"Good to Eat". Así reza el título de un libro del ya
desaparecido antropólogo Marvin Harris. Lo descubrí en 1989, en su edición de
libro de bolsillo publicado por Alianza Editorial. Lo he vuelto a repasar en
estos días. En sus primeras páginas, Harris se apoyaba en la retórica deseando
que los humanos nunca llegásemos a llenar nuestros platos de comida con
excrementos.
En el verano de 2011 descubrí una noticia que me provoco cierta
intranquilidad. La he mencionado en alguna que otra ocasión. El doctor
Mitsuyuki Ikeda, del Laboratorio Okoyama, había conseguido desarrollar una
“carne” con 63% de proteínas, 25% de hidratos de carbono, 9% de minerales y 3%
de grasas a partir de los excrementos obtenidos en las cloacas de Tokio.
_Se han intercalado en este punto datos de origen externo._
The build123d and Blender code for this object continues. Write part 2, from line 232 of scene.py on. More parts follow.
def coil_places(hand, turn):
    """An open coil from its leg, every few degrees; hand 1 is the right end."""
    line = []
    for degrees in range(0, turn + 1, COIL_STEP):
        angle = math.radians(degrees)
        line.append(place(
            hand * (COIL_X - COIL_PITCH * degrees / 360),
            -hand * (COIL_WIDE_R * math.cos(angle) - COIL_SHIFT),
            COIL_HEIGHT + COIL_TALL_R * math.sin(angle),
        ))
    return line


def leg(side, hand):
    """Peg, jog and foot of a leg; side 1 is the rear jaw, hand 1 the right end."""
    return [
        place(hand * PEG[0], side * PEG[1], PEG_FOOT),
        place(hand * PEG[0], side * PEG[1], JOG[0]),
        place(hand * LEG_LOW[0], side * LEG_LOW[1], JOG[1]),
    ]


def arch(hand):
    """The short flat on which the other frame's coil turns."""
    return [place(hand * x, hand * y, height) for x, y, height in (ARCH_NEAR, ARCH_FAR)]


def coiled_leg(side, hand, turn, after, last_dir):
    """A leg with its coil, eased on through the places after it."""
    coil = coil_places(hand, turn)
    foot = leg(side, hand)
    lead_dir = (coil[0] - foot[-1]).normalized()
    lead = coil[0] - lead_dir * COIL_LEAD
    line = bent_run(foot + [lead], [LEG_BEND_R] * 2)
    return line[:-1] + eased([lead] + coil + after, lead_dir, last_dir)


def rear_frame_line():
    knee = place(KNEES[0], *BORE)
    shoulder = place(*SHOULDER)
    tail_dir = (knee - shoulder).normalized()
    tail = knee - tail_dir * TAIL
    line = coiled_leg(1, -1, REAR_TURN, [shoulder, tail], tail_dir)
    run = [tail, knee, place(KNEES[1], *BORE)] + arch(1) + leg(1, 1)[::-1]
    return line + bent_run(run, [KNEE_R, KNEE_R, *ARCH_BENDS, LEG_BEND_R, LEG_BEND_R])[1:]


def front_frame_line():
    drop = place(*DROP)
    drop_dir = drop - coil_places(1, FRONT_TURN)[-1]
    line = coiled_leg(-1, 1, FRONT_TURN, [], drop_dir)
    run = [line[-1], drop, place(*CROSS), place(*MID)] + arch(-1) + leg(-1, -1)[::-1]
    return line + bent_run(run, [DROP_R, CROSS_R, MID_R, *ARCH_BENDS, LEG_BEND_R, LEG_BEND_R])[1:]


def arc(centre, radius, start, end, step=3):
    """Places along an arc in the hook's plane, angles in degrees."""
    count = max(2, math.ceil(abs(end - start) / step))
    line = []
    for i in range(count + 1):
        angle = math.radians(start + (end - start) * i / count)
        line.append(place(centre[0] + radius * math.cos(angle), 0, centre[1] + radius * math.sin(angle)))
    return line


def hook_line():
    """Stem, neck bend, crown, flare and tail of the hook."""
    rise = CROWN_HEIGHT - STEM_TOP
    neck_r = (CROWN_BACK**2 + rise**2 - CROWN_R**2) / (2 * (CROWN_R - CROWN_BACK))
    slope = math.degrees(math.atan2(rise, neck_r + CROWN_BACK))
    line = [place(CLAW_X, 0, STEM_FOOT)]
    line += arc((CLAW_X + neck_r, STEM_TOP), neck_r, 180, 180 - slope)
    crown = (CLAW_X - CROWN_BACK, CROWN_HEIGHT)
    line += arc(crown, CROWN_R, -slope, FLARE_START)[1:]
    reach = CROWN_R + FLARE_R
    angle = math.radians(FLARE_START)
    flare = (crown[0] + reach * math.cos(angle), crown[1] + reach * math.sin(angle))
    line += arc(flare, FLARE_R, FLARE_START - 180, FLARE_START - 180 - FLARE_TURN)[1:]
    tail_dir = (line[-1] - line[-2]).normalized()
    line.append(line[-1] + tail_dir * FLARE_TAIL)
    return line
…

Filetes reciclados, a los que los investigadores le añadieron cierto tono
encarnado con colorantes y un toque especial empleando soja. Lo cojonudo del
tema, si me permiten la expresión, es que los osados catadores de tan innovador
producto aseguraron entonces que aquello sabía a… ¡carne!
Y es que a pesar de tanto
publicado sobre el tema, en cuestiones de comer todavía no hay nada escrito.
Los primates humanos somos omnívoros, mejor dicho, disponemos de un aparato
digestivo capaz de procesar infinidad de alimentos de origen vegetal, animal y
mineral, como la sal o el agua. Pero semejante inmensidad no resulta sinónimo
de infinito, pues no podemos digerir grandes cantidades de celulosa. Excepto la
contenida en brotes, como los espárragos, los cogollos y los tallos tiernos,
como los palmitos, por ejemplo.
Respecto a la carne propiamente dicha, la carne
roja procedente de cadáveres de mamíferos, muchos expertos defienden que los
humanos no somos carnívoros, en el sentido más estricto del término. No somos
capaces de asimilar el tejido muscular de los mamíferos recién cazados (o
sacrificados) sin someterlos a diversos procedimientos culinarios. Al respecto,
nuestros primitivos ancestros se convirtieron en carroñeros apurados por la
necesidad en épocas de hambruna por la escasez de vegetales. Todos los animales
carnívoros suelen tener garras y dientes potentes, afilados y puntiagudos para
desgarrar la carne. Nosotros no. Tenemos molares aplanados. La saliva de los
carnívoros procede de glándulas pequeñas, siendo ácida y sin ptialina o
amilasa, la enzima necesaria para descomponer el almidón y transformarlo en
maltosa. Sin embargo, la saliva humana es rica en este fermento. Nuestro
estómago tampoco contiene la concentración de ácido clorhídrico que los
carnívoros emplean para disolver y asimilar tegumentos, tendones, cartílagos y
músculos de sus presas.
El propio Marvin Harris escribió en 1974 otro ensayo
titulado “Vacas, cerdos, guerras y brujas: los enigmas de la cultura”, donde
explicaba el culto a las vacas sagradas en la cultura hinduista y el amor
interesado por los cerdos de algunos habitantes de Nueva Guinea. Cultura, moral,
nutrición y gastronomía. Aquí caben todas las combinaciones que se les ocurran.
Sostiene Aloysius, sin ánimo de ofender a nadie, que cuando hace décadas
escuchaba hablar de los enemigos del alma, Mundo, Demonio y Carne, nunca llegó
a pensar que la Organización Mundial de la Salud (OMS) iba a identificar al
último con las carnes rojas y procesadas.